Michael Mills of Palace Classic Films traces the term to "films where everything was a juxtaposition: educated and uneducated, rich and poor, intelligent and stupid, honest and dishonest, and most of all male and female. When two people fell in love, they did not simply surrender to their feelings, they battled it out."

But he also cites film critic James Agee's description of a Laurel and Hardy scene in which the two men are moving a piano across a narrow suspension bridge in the alps, and halfway across they meet a gorilla.

Very funny, I'm sure, but notice that in the L&H example, there is no sex.

On this very thread, our own Precoder wrote:

"Somewhere along the line, some cinema mogul decided what a screwball comedy is and what one isn't ... And it sorta stuck ... But it's still too vague for me to fully understand.

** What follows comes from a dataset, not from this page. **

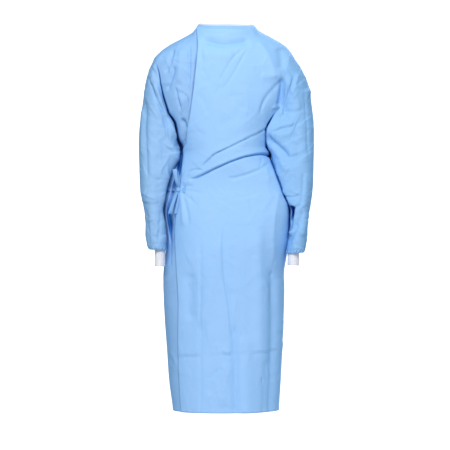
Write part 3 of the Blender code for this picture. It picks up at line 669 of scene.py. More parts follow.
def groove_depth(across, height, share):
    """How deep the grooves are at each place: depth * exp(-(distance / width)^2.2)."""
    deep = np.zeros(across.shape)
    for line in (dense_line(points) for points in GROOVES):
        near = near_line(across, height, line[:, :2], GROOVE_REACH)
        aside, along = beside_line(across[near], height[near], line[:, :2])
        numbers = np.arange(len(line))
        depth, width = (np.interp(along * numbers[-1], numbers, sizes) for sizes in line[:, 2:].T)
        wall = np.exp(-(np.abs(aside / (width * share)) ** GROOVE_POWER))
        deep[near] = np.maximum(deep[near], depth * wall)
    return deep


def groove_push(across, height, sine, share):
    """How far the grooves push the back away from the viewer, and the front the other way."""
    sides = ease(-sine, *GROOVE_SIDES) - FRONT_SHARE * ease(sine, *GROOVE_SIDES)
    return groove_depth(across, height, share) * sides


print("a wall of the grooves takes", PANEL_SHARE, "of the half width on a panel")

# %% [markdown]
# ## The draped body
#
# Form, relief and grooves come together here: any panel, the binding and the ties are places on
# this one surface, with a lift of their own. So nothing that is sewn together can drift apart.

# %% The draped body
def panel_shade_depth(angle, height):
    """Depth of the painted blue shade from grooves and creases on the body's back."""
    across = body_form(angle, height)[..., 0]
    deep = CREASE_SHADE_SHARE * crease_shade_depth(across, height, BACK_CREASES)
    return (deep + groove_depth(across, height, PANEL_SHARE)) * ease(-np.sin(angle), *GROOVE_SIDES)


def on_body(angle, height, lift=0.0):
    """The draped body: form plus normal times relief and lift, then pushed in by the grooves."""
    base = body_form(angle, height)
    cloth = base + outward(angle, height) * (body_relief(angle, base) + lift)[..., None]
    cloth[..., 1] += groove_push(base[..., 0], height, np.sin(angle), PANEL_SHARE)
    return cloth


waist = on_body(np.linspace(0.0, TURN, 5)[:4], np.full(4, -0.5))
print("half a metre down: side, front, side and back at", *waist.round(3))

# %% [markdown]
# ## Rows and columns of the panels
#
# A panel is a grid whose rows run round the body. Above the armholes the rows share out the way
# from the neckline to the armholes' tops, beside the armholes their ends follow the cut edge, and
# below they bend with the waist folds, so that a fold runs along a row and not across a staircase
# of them. The columns of the backs crowd towards the armholes, where the grooves have steep walls.

# %% Armholes
ARMHOLES = {
    "left": {"top": -0.110, "bottom": -0.420, "half_angle": 0.49},
    "right": {"top": -0.092, "bottom": -0.416, "half_angle": 0.50},
}
ARMHOLE_ROUNDING = (0.65, 1.0)  # powers at the top and at the bottom
BACK_OPENING, BACK_ROUNDING = 2.2, 0.8  # how soon a cut on the back is fully open, and its power
ARMHOLE_POINTS = 14  # the first points of the left groove, which lie on the left armhole's edge
ARMHOLE_BACKS = {
    # height, across: the cut edge as seen from behind
    "left": np.array([(-0.110, -0.2245), *GROOVES[0][:ARMHOLE_POINTS, 1::-1], (-0.420, -0.1395)]),
    "right": metres((
        (-92, 208), (-135, 200), (-186, 186), (-237, 183), (-260, 178), (-280, 166), (-301, 151.7),
        (-322, 138.6), (-339, 131.5), (-354, 129), (-370, 130), (-388, 127.5), (-403, 131),
        (-416, 138),
    ), 2),
}


def armhole_height(side, turn):
    """Height of an armhole's edge: its middle plus half of its height times cos(turn)."""
    armhole = ARMHOLES[side]
    middle = (armhole["top"] + armhole["bottom"]) / 2
    return middle + (armhole["top"] - middle) * np.cos(turn)


def armhole_cut(side, turn):
    """How far round the body an armhole reaches: its half angle times a power of sin(turn)."""
    top, bottom = ARMHOLE_ROUNDING
    rounding = bottom + (top - bottom) * (0.5 + 0.5 * np.cos(turn))
    return ARMHOLES[side]["half_angle"] * np.abs(np.sin(turn)) ** rounding


def back_cut(side, turn):
    """The same on the back: the angle of the cut edge's own line, closed at both ends."""
    height = armhole_height(side, turn)
    angle = angle_across(smooth_column(ARMHOLE_BACKS[side], 1, height), height)
    reach = angle - math.pi if side == "left" else TURN - angle
    return reach * np.clip(np.abs(np.sin(turn)) * BACK_OPENING, 0.0, 1.0) ** BACK_ROUNDING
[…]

Surely the sex element is a mild requirement but what else qualifies it, and what doesn't?"

I'd still like to know.

Wikipedia says, in part:

"While there is no authoritative list of the defining characteristics of the screwball comedy genre, films considered to be definitive of the genre usually feature farcical situations, a combination of slapstick with fast-paced repartee, and a plot involving courtship and marriage or remarriage."

Someone here cited The Philadelphia Story (1940) as a screwball comedy. The fast-paced repartee is there, and the courtship, but WHERE is the slapstick?

Okay, taking all the above -- the romance angle, the farce, the slapstick, especially the fast-paced repartee -- I'd have to say the premier screwball comedy of all time is: (drum roll, please)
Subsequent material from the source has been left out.